As a kid I lived overseas in the 3rd world and saw similar slums and endemic poverty problem that had only been exacerbated by a 3,000+ year old culture "safeguarding social profiteering," namely the Caste System. We were working against that crushing burden in small but measurable ways, but the in-country political system was run by a bunch of technocratic elitist Keynesians coupled to a mammoth, choking, blood-sucking bureaucracy, and they had it screwed up but good, and still do. Understanding economist Hernando DeSoto's analysis helped me get a grip on those experiences. Watching the Six-Days war from a near-distance and experiencing Islamic culture close up were other eye-openers.

9:30 PM  
Anonymous Anonymous said...

150 years ago, London had slums like that.
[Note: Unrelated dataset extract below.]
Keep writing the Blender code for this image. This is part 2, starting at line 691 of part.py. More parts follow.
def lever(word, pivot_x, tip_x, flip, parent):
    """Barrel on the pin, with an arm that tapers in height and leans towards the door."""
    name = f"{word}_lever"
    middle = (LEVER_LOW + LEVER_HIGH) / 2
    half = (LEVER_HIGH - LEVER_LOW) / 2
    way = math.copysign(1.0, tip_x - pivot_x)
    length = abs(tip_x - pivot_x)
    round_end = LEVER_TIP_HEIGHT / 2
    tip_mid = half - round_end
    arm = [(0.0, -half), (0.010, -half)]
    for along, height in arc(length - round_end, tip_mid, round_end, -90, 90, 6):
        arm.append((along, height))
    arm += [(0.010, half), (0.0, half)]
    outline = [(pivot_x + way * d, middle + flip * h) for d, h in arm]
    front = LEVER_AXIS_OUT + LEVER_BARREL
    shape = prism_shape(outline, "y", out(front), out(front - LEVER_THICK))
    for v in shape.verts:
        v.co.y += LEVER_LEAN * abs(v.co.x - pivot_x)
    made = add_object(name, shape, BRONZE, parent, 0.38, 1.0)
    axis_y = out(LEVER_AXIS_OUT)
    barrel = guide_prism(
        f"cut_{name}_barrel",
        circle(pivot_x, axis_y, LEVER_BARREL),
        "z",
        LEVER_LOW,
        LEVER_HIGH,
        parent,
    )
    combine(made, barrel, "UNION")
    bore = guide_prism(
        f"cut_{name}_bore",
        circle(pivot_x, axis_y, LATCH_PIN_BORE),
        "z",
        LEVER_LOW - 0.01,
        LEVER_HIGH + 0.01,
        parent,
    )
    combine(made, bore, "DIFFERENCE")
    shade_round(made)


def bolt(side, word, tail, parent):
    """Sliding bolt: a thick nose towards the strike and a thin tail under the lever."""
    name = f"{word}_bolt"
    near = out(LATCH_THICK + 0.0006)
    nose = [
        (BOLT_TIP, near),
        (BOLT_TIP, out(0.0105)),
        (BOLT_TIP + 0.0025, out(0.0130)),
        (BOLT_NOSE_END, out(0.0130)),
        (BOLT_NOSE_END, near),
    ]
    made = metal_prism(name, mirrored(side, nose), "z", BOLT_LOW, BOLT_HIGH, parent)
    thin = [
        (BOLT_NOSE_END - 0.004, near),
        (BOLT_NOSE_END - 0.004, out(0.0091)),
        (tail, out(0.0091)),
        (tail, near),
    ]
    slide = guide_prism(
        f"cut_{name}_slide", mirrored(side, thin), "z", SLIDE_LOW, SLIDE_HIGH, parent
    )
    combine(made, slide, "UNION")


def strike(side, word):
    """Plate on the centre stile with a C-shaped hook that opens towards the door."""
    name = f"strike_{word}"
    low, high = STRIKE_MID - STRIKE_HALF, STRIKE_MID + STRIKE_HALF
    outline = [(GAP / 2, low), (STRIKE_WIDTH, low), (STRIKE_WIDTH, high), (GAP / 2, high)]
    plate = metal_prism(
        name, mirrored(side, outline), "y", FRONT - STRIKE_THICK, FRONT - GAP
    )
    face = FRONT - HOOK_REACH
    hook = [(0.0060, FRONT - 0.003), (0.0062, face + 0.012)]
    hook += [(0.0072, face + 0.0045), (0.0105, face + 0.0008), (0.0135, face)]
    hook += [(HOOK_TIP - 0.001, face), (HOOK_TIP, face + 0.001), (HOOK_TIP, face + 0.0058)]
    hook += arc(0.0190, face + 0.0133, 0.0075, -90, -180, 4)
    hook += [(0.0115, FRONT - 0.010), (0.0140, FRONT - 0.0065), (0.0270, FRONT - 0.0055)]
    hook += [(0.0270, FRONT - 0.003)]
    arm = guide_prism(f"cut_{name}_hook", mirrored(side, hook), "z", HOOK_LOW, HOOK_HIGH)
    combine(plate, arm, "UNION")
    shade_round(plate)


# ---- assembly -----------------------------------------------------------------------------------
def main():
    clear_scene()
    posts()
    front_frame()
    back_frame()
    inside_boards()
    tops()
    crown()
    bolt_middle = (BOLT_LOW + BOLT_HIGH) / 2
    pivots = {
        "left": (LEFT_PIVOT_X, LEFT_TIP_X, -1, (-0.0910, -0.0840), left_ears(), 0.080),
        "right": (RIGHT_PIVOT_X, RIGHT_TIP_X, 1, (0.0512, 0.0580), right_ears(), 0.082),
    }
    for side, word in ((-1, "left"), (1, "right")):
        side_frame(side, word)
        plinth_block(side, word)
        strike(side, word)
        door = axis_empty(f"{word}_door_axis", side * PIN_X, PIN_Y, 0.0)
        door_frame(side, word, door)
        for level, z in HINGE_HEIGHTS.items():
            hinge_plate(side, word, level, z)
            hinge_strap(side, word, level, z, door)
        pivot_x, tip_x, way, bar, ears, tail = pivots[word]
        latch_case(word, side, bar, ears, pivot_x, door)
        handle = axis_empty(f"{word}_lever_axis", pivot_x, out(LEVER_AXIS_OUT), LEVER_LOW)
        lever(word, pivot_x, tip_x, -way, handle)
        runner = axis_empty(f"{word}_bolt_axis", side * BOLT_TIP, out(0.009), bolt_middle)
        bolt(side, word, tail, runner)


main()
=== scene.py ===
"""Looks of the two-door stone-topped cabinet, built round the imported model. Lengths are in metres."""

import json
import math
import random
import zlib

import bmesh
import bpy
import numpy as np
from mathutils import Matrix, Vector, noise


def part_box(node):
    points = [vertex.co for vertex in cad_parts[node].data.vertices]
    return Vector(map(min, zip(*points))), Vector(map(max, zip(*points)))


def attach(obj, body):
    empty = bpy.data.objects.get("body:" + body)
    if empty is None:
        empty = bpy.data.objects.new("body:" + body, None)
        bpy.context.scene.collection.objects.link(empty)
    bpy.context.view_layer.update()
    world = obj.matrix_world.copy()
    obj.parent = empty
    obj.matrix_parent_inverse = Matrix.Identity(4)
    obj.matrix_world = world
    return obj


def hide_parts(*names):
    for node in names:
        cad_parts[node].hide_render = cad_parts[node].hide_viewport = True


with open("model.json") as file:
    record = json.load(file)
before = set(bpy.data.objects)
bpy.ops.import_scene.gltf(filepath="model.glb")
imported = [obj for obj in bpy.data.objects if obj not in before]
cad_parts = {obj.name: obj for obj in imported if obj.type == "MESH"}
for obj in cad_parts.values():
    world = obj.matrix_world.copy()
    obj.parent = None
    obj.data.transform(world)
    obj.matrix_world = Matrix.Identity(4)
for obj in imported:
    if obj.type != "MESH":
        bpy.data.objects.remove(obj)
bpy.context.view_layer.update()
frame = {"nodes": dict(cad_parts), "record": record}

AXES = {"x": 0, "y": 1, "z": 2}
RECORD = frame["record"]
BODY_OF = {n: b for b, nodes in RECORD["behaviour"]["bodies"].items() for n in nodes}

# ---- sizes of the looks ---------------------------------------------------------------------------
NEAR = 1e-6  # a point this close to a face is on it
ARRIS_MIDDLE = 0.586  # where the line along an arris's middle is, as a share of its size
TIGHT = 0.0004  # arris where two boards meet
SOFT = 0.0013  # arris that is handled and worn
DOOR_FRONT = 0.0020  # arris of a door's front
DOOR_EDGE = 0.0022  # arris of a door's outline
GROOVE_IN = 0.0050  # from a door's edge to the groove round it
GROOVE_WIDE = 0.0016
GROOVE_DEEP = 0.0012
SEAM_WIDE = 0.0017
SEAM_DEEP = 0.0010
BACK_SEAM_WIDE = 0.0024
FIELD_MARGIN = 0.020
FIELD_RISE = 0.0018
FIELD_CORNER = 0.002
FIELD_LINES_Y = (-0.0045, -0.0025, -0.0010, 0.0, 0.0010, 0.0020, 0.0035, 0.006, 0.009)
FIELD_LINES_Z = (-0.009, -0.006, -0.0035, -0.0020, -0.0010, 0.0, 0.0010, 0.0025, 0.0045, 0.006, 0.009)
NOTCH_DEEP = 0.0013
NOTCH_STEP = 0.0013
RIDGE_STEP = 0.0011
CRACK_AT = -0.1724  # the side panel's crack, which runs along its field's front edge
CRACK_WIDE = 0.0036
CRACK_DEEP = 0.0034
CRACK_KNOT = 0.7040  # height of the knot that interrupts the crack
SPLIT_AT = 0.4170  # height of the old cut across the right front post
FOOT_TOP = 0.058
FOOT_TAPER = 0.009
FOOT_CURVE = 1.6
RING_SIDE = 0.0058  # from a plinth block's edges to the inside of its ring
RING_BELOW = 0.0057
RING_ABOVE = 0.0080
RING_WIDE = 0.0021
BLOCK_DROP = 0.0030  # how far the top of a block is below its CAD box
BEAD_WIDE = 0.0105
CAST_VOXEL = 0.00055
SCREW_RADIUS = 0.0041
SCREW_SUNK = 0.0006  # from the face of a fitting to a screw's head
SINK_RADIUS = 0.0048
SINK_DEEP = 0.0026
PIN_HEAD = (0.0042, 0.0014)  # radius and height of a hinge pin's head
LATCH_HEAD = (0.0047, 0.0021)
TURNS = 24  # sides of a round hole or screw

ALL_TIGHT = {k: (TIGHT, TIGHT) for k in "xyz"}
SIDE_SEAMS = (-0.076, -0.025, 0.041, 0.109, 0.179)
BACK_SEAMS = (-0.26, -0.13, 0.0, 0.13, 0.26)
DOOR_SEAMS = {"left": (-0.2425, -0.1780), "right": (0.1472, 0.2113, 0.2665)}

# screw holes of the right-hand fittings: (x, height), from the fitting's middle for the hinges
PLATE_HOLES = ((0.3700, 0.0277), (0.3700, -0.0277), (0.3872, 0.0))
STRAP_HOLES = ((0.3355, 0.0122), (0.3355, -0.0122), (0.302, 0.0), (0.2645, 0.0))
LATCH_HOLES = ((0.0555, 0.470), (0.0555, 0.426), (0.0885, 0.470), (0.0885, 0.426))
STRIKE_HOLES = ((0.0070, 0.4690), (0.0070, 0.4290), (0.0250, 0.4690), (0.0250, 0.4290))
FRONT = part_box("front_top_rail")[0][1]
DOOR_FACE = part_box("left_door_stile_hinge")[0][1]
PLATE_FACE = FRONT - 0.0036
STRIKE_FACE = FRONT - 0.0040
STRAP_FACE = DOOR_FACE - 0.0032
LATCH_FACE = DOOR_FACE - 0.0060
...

Then a sewage and a water system were installed, and progress began. Add primary education and adult literacy classes, and you have done most of what is needed. It is not hopeless.

1:10 PM  
Anonymous Anonymous said...

The "job" will never be finished. These "Slums" are most of the middle east from Khartoum to Beirut, Sanaa to Mogadishu. Some cities are peaceful, some are not. The difference, we are not in them.
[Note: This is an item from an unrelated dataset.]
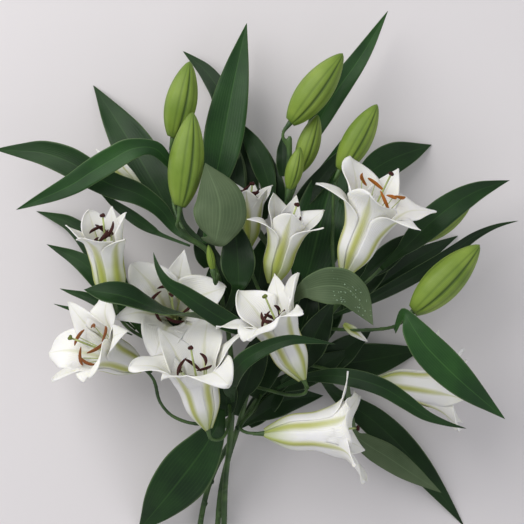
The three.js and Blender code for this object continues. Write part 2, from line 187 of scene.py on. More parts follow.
# 1 below low, 0 above high, smooth between
def fadeOut(tree, value, low, high):
    return calculate(tree, "SUBTRACT", 1.0, ramp(tree, value, low, high))


def mixColour(tree, share, first, second):
    node = addNode(tree, "Mix", {"data_type": "RGBA"}, Factor=share)
    for socket, colour in zip(node.inputs[6:8], (first, second)):
        feed(tree, socket, (*colour, 1.0) if isinstance(colour, tuple) else colour)
    return node.outputs[2]


# Lays a second colour over the first by a share of the mask
def tint(tree, colour, mask, share, second):
    return mixColour(tree, calculate(tree, "MULTIPLY", mask, share), colour, second)


def startMaterial(name, roughness, subsurface=0.0, coat=0.0, specular=0.5):
    material = bpy.data.materials.new(name)
    material.use_nodes = True
    tree = material.node_tree
    shader = tree.nodes["Principled BSDF"]
    shader.inputs["Roughness"].default_value = roughness
    shader.inputs["Specular IOR Level"].default_value = specular
    if subsurface:
        shader.inputs["Subsurface Weight"].default_value = subsurface
        shader.inputs["Subsurface Radius"].default_value = plantLook["scatter"]
        shader.inputs["Subsurface Scale"].default_value = 1.0
    if coat:
        shader.inputs["Coat Weight"].default_value = coat
        shader.inputs["Coat Roughness"].default_value = plantLook["coatRoughness"]
    return material, tree, shader


# Across and along a sheet, and how far out from its midrib, each from 0 to 1
def grainOf(tree):
    uv = addNode(tree, "UVMap", {"uv_map": "grain"})
    parts = addNode(tree, "SeparateXYZ", Vector=uv.outputs[0])
    fromRib = calculate(tree, "ABSOLUTE", calculate(tree, "MULTIPLY_ADD", parts.outputs[0], 2.0, -1.0))
    return parts.outputs[0], parts.outputs[1], fromRib


def mottle(tree, scale, detail=3.0):
    coordinates = addNode(tree, "TexCoord")
    noise = addNode(tree, "TexNoise", Vector=coordinates.outputs["Object"], Scale=scale, Detail=detail)
    return noise.outputs["Fac"]


def addBump(tree, shader, height, strength, distance):
    bump = addNode(tree, "Bump", Height=height, Strength=strength, Distance=distance)
    tree.links.new(bump.outputs[0], shader.inputs["Normal"])


def lengthwiseLines(tree, across, count, sharpness):
    wave = calculate(tree, "SINE", calculate(tree, "MULTIPLY", across, count * math.pi))
    return calculate(tree, "POWER", calculate(tree, "ABSOLUTE", wave), sharpness)


leafLook = {
    "across": 12,
    "along": 48,
    "thickness": 0.0008,
    "ripple": 0.11,  # of the half width, at the margins
    "waves": (1.6, 2.8),  # the fewest and the most along one margin
    "cup": 1.4,  # how late the blade rises towards its margins
    "upperDark": (0.006, 0.023, 0.006),
    "upperLight": (0.016, 0.054, 0.011),
    "upperVein": (0.036, 0.095, 0.022),
    "underDark": (0.050, 0.082, 0.036),
    "underLight": (0.100, 0.140, 0.070),
    "underVein": (0.14, 0.20, 0.10),
    # painted highlight: a pale line along the leaf margins
    "rim": (0.13, 0.20, 0.08),
    "veins": 15,
    "veinSharpness": 14.0,
    "fineVeins": 4,  # to each vein
    "fineSharpness": 4.0,
    "ribWidth": 0.07,
    "ribShare": 0.45,
    "rimStart": 0.93,
    "rimShare": 0.6,
    "footEnd": 0.22,
    "footShare": 0.35,
    "patchScale": 18.0,
    "specular": 0.22,
}
# The same leaf in three tones, from the shaded ones low in the bunch to the youngest; the darkest is
# painted shade, a darkened copy of the leaf for those that lie in shade
toneStrengths = {"PaintedShade": 0.7, "Middle": 1.0, "Fresh": 1.6}
leafTones = {
    "leaf_top_right": "Fresh",
    "leaf_top_tall": "Fresh",
    "leaf_right_front": "Fresh",
    "leaf_middle_broad": "Fresh",
    "leaf_left_arching": "Fresh",
    # painted shade: these leaves lie in shade, so they get the darkened copy
    "leaf_centre_dark": "PaintedShade",
    "leaf_right_reaching": "PaintedShade",
    "leaf_right_inner": "PaintedShade",
    "leaf_right_shaded": "PaintedShade",
    "leaf_right_horizontal": "PaintedShade",
    "leaf_behind_trumpet": "PaintedShade",
    "leaf_beside_stem": "PaintedShade",
    "leaf_low_middle": "PaintedShade",
    "leaf_low_right_long": "PaintedShade",
}


def leafMaterial(name, dark, light, vein, roughness, veinStrength):
    material, tree, shader = startMaterial(name, roughness, specular=leafLook["specular"])
    across, along, fromRib = grainOf(tree)
    patches = ramp(tree, mottle(tree, leafLook["patchScale"]), 0.25, 0.8)
    colour = mixColour(tree, patches, dark, light)
    lines = lengthwiseLines(tree, across, leafLook["veins"], leafLook["veinSharpness"])
    fineCount = leafLook["veins"] * leafLook["fineVeins"]
    fine = lengthwiseLines(tree, across, fineCount, leafLook["fineSharpness"])
    colour = tint(tree, colour, lines, veinStrength, vein)
    rib = fadeOut(tree, fromRib, 0.0, leafLook["ribWidth"])
    colour = tint(tree, colour, rib, leafLook["ribShare"], vein)
    # Painted highlight: a pale line laid along each margin of the blade
    rim = ramp(tree, fromRib, leafLook["rimStart"], 1.0)
    colour = tint(tree, colour, rim, leafLook["rimShare"], leafLook["rim"])
    foot = fadeOut(tree, along, 0.0, leafLook["footEnd"])
    colour = tint(tree, colour, foot, leafLook["footShare"], vein)
    tree.links.new(colour, shader.inputs["Base Color"])
    height = calculate(tree, "MULTIPLY_ADD", lines, 1.0, calculate(tree, "MULTIPLY", fine, 0.3))
    height = calculate(tree, "SUBTRACT", height, calculate(tree, "MULTIPLY", rib, 1.6))
    addBump(tree, shader, height, strength=0.3, distance=0.0005)
    return material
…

We cannot save these people from themselves if they do not want us to save them.

6:09 PM  
Blogger NotClauswitz said...

In fact the job is very difficult because the concept of investment capital is foreign to Islam, which is also forbidden to use the magic-lever of the West: compounded interest.
Charging interest on a loan is forbidden under Islam, so the rich stay rich and the poor stay conveinently in their place. Just to lift from Wikipedia, Islamic economics: "Professor Timur Kuran, for example, contends that, "traditional Islamic law remains a factor in the Middle East's ongoing economic disappointments. The weakness of the region's private economic sectors and its human capital deficiency stand among the lasting consequences of traditional Islamic law."
When you look back on the History of it, the untold story is that Arab slavers during the 18th Century in Africa sold as many or more slaves to the Mid-East as they did to the White slavers bound for America.
As many slaves went to Arabia and other parts of the Arab world, bound for slums and a life from which they would never escape, and whose descendents are still there today.

8:31 PM  
Blogger NotClauswitz said...

In fact the job is very difficult because the concept of investment capital is foreign to Islam, which is also forbidden to use the magic-lever of the West: compounded interest.
Charging interest on a loan is forbidden under Islam, so the rich stay rich and the poor stay conveinently in their place. Just to lift from Wikipedia, Islamic economics: "Professor Timur Kuran, for example, contends that, "traditional Islamic law remains a factor in the Middle East's ongoing economic disappointments. The weakness of the region's private economic sectors and its human capital deficiency stand among the lasting consequences of traditional Islamic law."
When you look back on the History of it, the untold story is that Arab slavers during the 18th Century in Africa sold as many or more slaves to the Mid-East as they did to the White slavers bound for America.
As many slaves went to Arabia and other parts of the Arab world, bound for slums and a life from which they would never escape, and whose descendents are still there today.